Dr. Montgomery believes the bill is a good sign that lawmakers are addressing preplanning issues.

S. 1439 would amend Medicare and Medicaid to reimburse physicians for conversations about end-of-life care, through a new benefit called Planning Services, and would direct the Department of Health and Human Services to develop metrics for the match between a patient’s values and the treatment he or she receives.

Among numerous other initiatives, the bill would also direct the Center for Medicare and Medicaid Innovation to conduct an Advanced Illness Coordination Services demonstration that would “deliver wrap-around, home-based services to beneficiaries who need assistance with two or more progressive disease–related activities of daily living.”

Earlier, in March 2013, Rep. Earl Blumenauer (D-Ore.) had introduced H.R. 1173, the “Personalize Your Care Act of 2013.” Quite a bit narrower in scope, it “would provide Medicare and Medicaid coverage for voluntary consultations between patients and their doctors about advance care planning. It would also ensure that an individual’s electronic health record is able to display his or her current advance directive and/or [POLST], so that his or her wishes are easily accessible and respected,” according to Blumenauer’s office.
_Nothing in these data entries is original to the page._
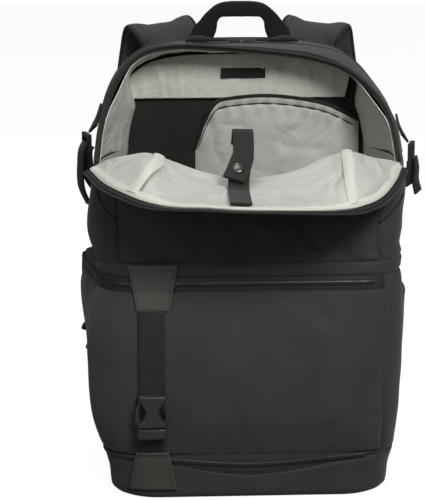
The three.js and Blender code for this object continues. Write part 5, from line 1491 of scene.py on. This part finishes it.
# A plain pale floor, brightened for the camera so that it runs into the white behind it
floorHalf = 6
ground = bpy.data.meshes.new("studioFloor")
ground.from_pydata([(floorHalf * x, floorHalf * y, 0) for x, y in ((-1, -1), (1, -1), (1, 1), (-1, 1))], [],
                   [(0, 1, 2, 3)])
paleFloor, tree, surface = newMaterial("paleFloor")
surface.inputs["Base Color"].default_value = (0.2, 0.2, 0.19, 1)
surface.inputs["Roughness"].default_value = 0.9
surface.inputs["Specular IOR Level"].default_value = 0
surface.inputs["Emission Color"].default_value = (1, 1, 1, 1)
tree.links.new(forCamera(tree, 0.0, 0.93), surface.inputs["Emission Strength"])
ground.materials.append(paleFloor)
studioFloor = bpy.data.objects.new("studioFloor", ground)
bpy.context.scene.collection.objects.link(studioFloor)


def areaLight(name, place, target, size, power):
    data = bpy.data.lights.new(name, "AREA")
    data.shape = "RECTANGLE"
    data.size, data.size_y = size
    data.energy = power
    lamp = bpy.data.objects.new(name, data)
    bpy.context.scene.collection.objects.link(lamp)
    lamp.location = place
    lamp.rotation_euler = (Vector(place) - Vector(target)).to_track_quat("Z", "Y").to_euler()


areaLight("key", (0.7, -2.05, 1.85), (0, 0, 0.25), (0.8, 0.8), 55)
areaLight("overhead", (-0.2, 0.1, 2.3), (0, 0, 0.3), (1.4, 1.0), 22)
areaLight("left", (-1.8, -1.6, 1.2), (0, 0, 0.25), (0.9, 1.2), 7)

# The camera of the photograph. Its frame, 500 pixels tall, is cut from a wider one: hence the shift
azimuth, elevation = math.radians(-3), math.radians(12)
cameraDistance = 2.0
frameHeight, focalPixels, shiftPixels = 500, 1917, (-34.83, -3.52)
aim = (np.array([0, -40, 250]) + shift) / 1000
back = np.array([math.sin(azimuth) * math.cos(elevation), -math.cos(azimuth) * math.cos(elevation),
                 math.sin(elevation)])
cameraData = bpy.data.cameras.new("camera")
cameraData.sensor_fit = "VERTICAL"
cameraData.sensor_height = 24
cameraData.lens = focalPixels / frameHeight * cameraData.sensor_height
cameraData.shift_x = shiftPixels[0] / frameHeight
cameraData.shift_y = shiftPixels[1] / frameHeight
camera = bpy.data.objects.new("camera", cameraData)
bpy.context.scene.collection.objects.link(camera)
camera.location = aim + back * cameraDistance
camera.rotation_euler = Vector(back).to_track_quat("Z", "Y").to_euler()
bpy.context.scene.camera = camera
bpy.context.scene.view_settings.view_transform = "Standard"

print("stage: scene ready")
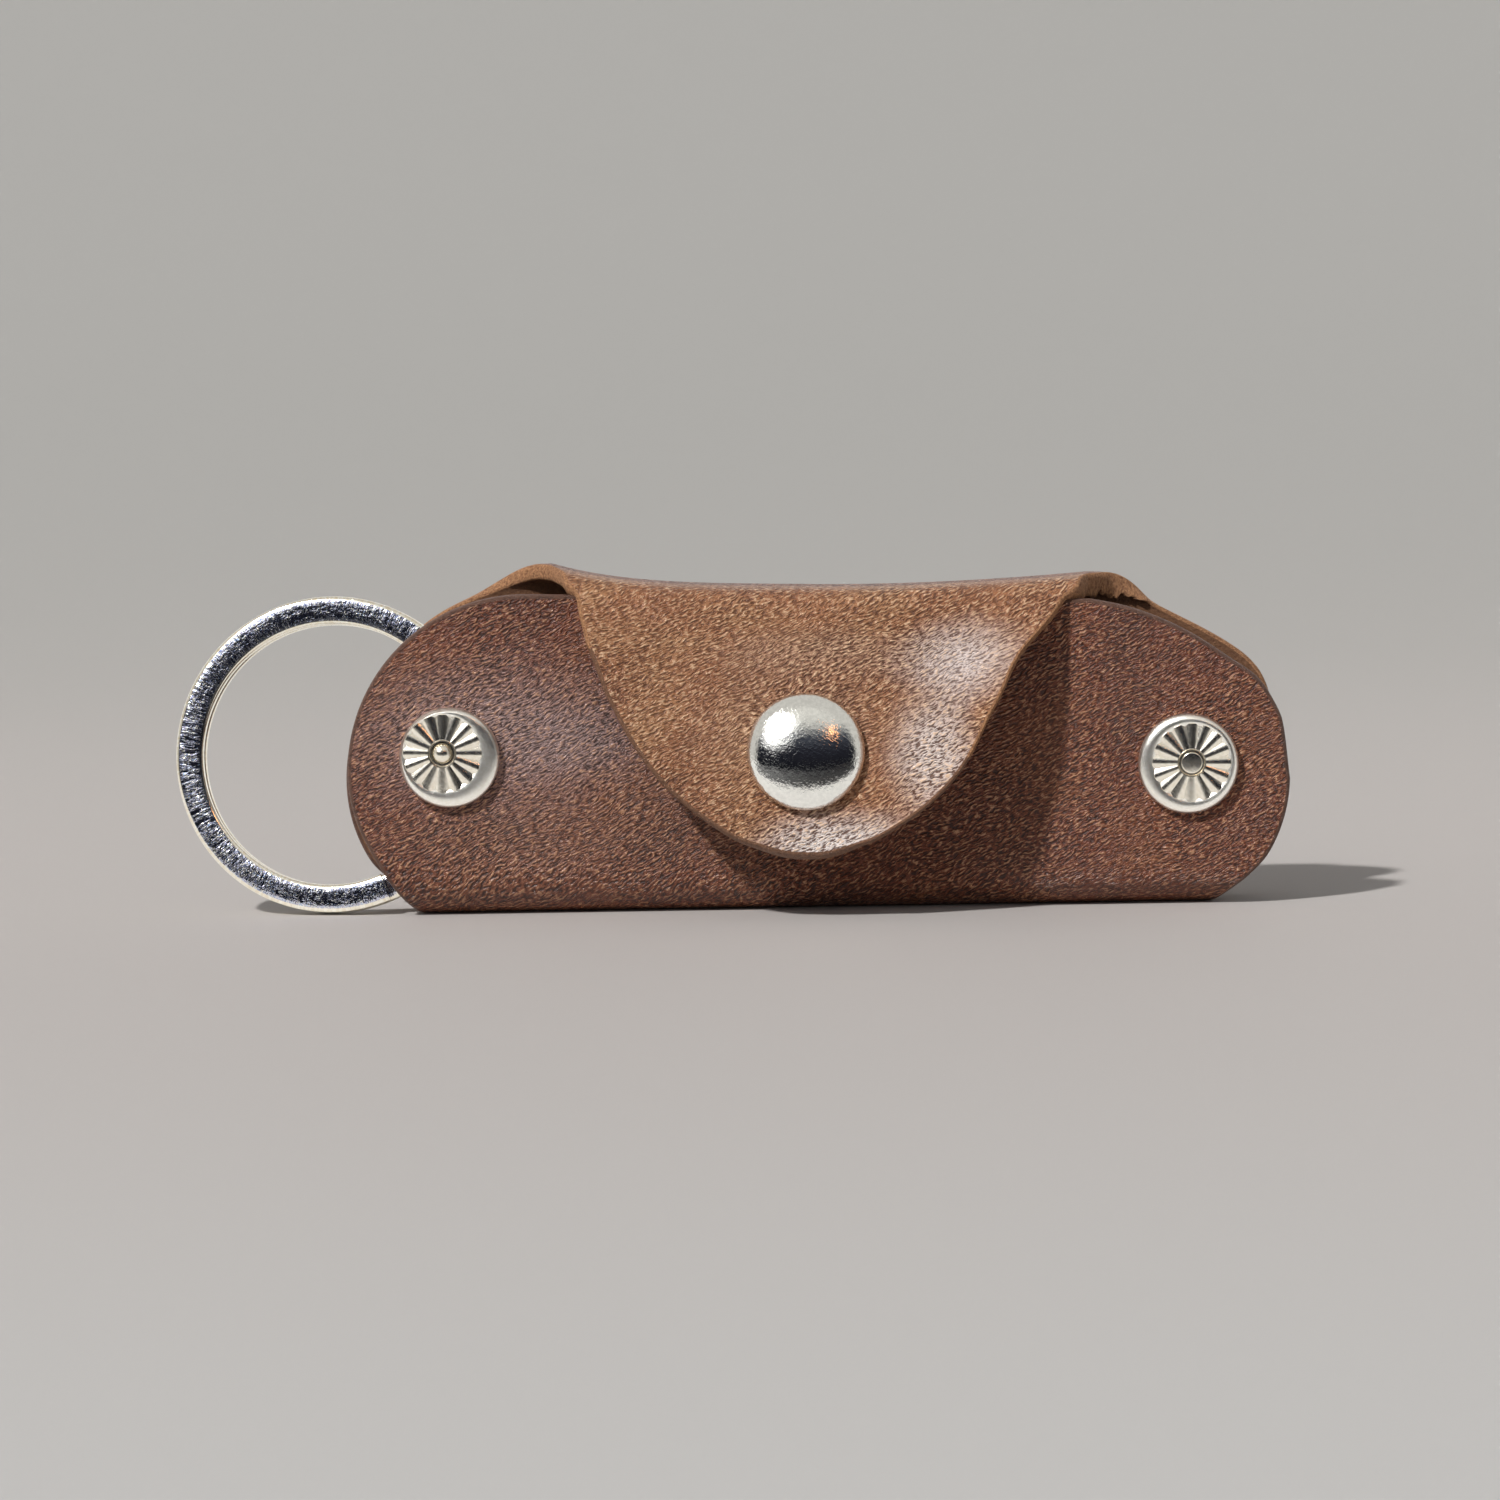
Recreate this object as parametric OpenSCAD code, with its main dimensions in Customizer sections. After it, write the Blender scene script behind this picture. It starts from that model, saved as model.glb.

Although the bill has not moved from the House Subcommittee on Health since it was introduced, a Blumenauer staffer said that as of early April, the bill had 56 co-sponsors, mostly Democrats, but also a handful of Republicans.

Although all of these measures, and others, have some potential to improve how end-of-life care is handled in this country, they likely won’t be nearly enough, given the enormous financial and demographic factors in play.

“The healthcare system that exists today will not be the one that exists in 2020 or 2030,” says Dr. Montgomery. “It won’t be a matter of making tweaks here and there.”

Dr. Lynn goes further. To really change things, she says, “It’s going to take a revolution in the public eye.”